As G7 leaders head to Biarritz, France, and President Macron promises to make the fight against inequality a priority at this year’s Summit, Oxfam says that the G7 are actively fueling inequality at home and across the globe.
Under President Macron’s leadership, this year’s G7 threatens to be full of hypocrisy and empty words, especially as civil society has been largely excluded from the Summit. In ‘The G7’s Deadly Sins’ published today, Oxfam lays out the seven key issues the G7 must act upon if the Biarritz Summit is going to deliver concrete action to tackle inequality.
“By paying lip service to the dangers of inequality, G7 countries – whose populations own half of the world’s wealth – have encouraged this unequal system to thrive by enabling the super-rich to control politics, by underfunding public services and foreign aid, by under-taxing corporations and wealth, and by fueling climate change and sexism,’ said Oxfam France’s Executive Director, Cécile Duflot.
The inequality crisis is growing as a new billionaire is minted every other day. The divide between the haves and have-nots has been blamed for the rise of populism and a breakdown of trust in mainstream politics around the world. Inequality is preventing millions of people from lifting themselves out of poverty.
Oxfam describes how G7 governments are fueling inequality at home and globally by failing to implement progressive tax systems and instead adopting harmful tax practices that favor the richest individuals and corporations, while undermining the ability of developing countries to raise tax revenues to tackle poverty and inequality. They are also cutting funding to universal public services like education, healthcare and social protection as well as in foreign aid.

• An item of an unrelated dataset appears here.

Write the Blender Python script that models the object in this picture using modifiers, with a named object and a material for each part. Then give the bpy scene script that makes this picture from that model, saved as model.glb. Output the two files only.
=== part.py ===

To make matters worse, the G7 is fueling this unequal economy, where the risk and burden is dumped primarily on the poor and upon women and girls. The G7 is not doing enough to cut emissions or to help poor countries adapt to bear the burden and cost of the climate crisis.

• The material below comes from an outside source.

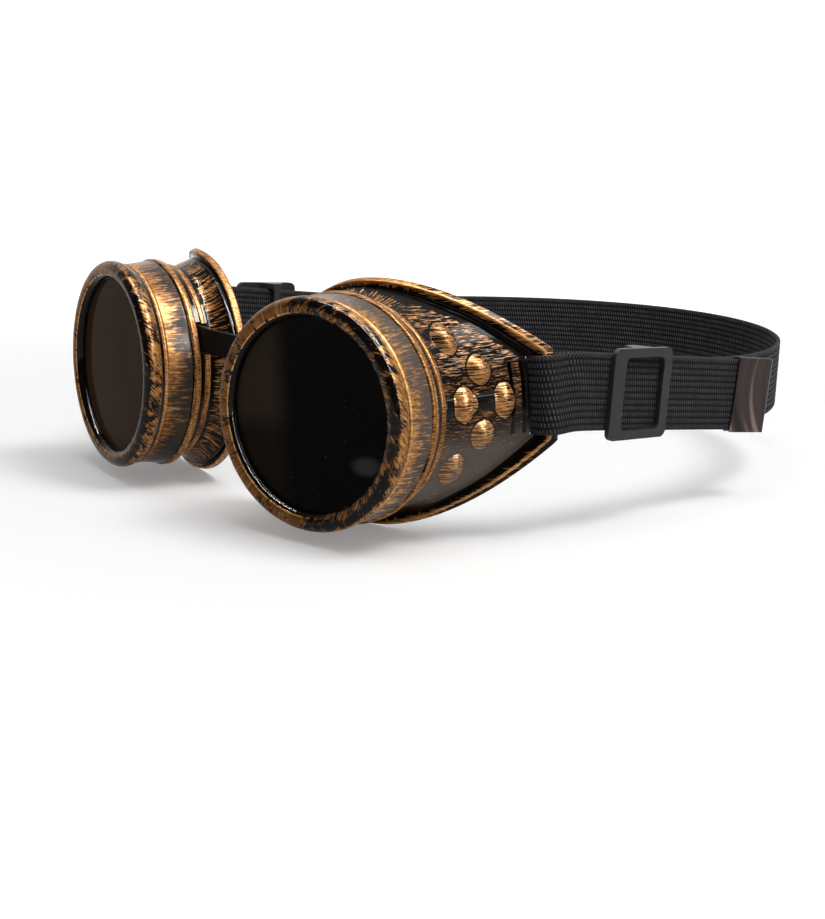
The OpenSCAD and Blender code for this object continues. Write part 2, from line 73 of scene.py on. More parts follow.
# ---------------------------------------------------------------- the cups' places, shared with the model
MM = 0.001
EYE_X, SETBACK = 0.0435, 0.115
TOE, TILT = math.radians(11), math.radians(7.3)
CUP_U = (math.cos(TOE) * math.cos(TILT), math.sin(TOE) * math.cos(TILT), math.sin(TILT))
CUP_V = (-math.cos(TOE) * math.sin(TILT), -math.sin(TOE) * math.sin(TILT), math.cos(TILT))
CUP_D = (-math.sin(TOE), math.cos(TOE), 0.0)


# ---------------------------------------------------------------- node helpers
class Tree:
    """Short ways to add and join shader nodes."""

    def __init__(self, tree):
        self.tree = tree
        self.x = -200

    def add(self, kind, **settings):
        node = self.tree.nodes.new(kind)
        self.x -= 20
        node.location = (self.x, -self.x)
        for key, value in settings.items():
            setattr(node, key, value)
        return node

    def feed(self, socket, value):
        if isinstance(value, bpy.types.NodeSocket):
            self.tree.links.new(value, socket)
        elif value is not None:
            socket.default_value = value

    def math(self, operation, a, b=None, clamp=False):
        node = self.add("ShaderNodeMath", operation=operation, use_clamp=clamp)
        for socket, value in zip(node.inputs, (a, b)):
            self.feed(socket, value)
        return node.outputs[0]

    def vector(self, operation, a, b=None):
        node = self.add("ShaderNodeVectorMath", operation=operation)
        self.feed(node.inputs[0], a)
        if b is not None:
            self.feed(node.inputs[1], b)
        return node.outputs["Value" if operation in ("DOT_PRODUCT", "LENGTH") else "Vector"]

    def combine(self, x, y, z=0.0):
        node = self.add("ShaderNodeCombineXYZ")
        for socket, value in zip(node.inputs, (x, y, z)):
            self.feed(socket, value)
        return node.outputs[0]

    def separate(self, vector):
        node = self.add("ShaderNodeSeparateXYZ")
        self.feed(node.inputs[0], vector)
        return node.outputs

    def noise(self, vector, scale=1.0, detail=2.0, roughness=0.5):
        node = self.add("ShaderNodeTexNoise")
        self.feed(node.inputs["Vector"], vector)
        self.feed(node.inputs["Scale"], scale)
        self.feed(node.inputs["Detail"], detail)
        self.feed(node.inputs["Roughness"], roughness)
        return node.outputs["Fac"]

    def band(self, value, low, high, out_low=0.0, out_high=1.0, smooth=True):
        node = self.add("ShaderNodeMapRange", clamp=True)
        node.interpolation_type = "SMOOTHSTEP" if smooth else "LINEAR"
        for socket, item in zip(node.inputs, (value, low, high, out_low, out_high)):
            self.feed(socket, item)
        return node.outputs[0]

    def mix(self, factor, a, b):
        node = self.add("ShaderNodeMix", data_type="RGBA")
        self.feed(node.inputs["Factor"], factor)
        rgba = [s for s in node.inputs if s.type == "RGBA"]
        self.feed(rgba[0], a)
        self.feed(rgba[1], b)
        return [s for s in node.outputs if s.type == "RGBA"][0]

    def bump(self, height, strength, distance):
        node = self.add("ShaderNodeBump")
        self.feed(node.inputs["Strength"], strength)
        self.feed(node.inputs["Distance"], distance)
        self.feed(node.inputs["Height"], height)
        return node.outputs[0]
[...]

“G7 governments have helped create the inequality crisis, they now have the responsibility to clean up their act and be part of the solutions. As leaders of a world in crisis, they must to adopt urgent policies and practices to make a more human economy and champion similar reforms across the globe,” Duflot said.
Oxfam urged the G7 leaders to start by ensuring that the richest people and corporations pay their fair share of tax and invest this in public social services like healthcare and education, and in more and better aid to developing countries. They must signal the way to a fairer business model where profits and power are better distributed between shareholders and workers, for instance by requiring companies to publish information on their wage inequalities, gender pay gap and CEO to worker wage ratio.
The G7 must cut greenhouse gas emissions drastically now, and down to zero well before mid-century, and mobilize the promised $100 billion a year by 2020 to support climate action in developing countries.
“G7 leaders have to make a choice between a brighter and more sustainable future and dignity for all of us or continued extreme wealth for a few. Between health for all, or more wealth for the already rich. It remains to be seen whether this crop of world leaders have what it takes to do right by all people, not just rich people,” Duflot said.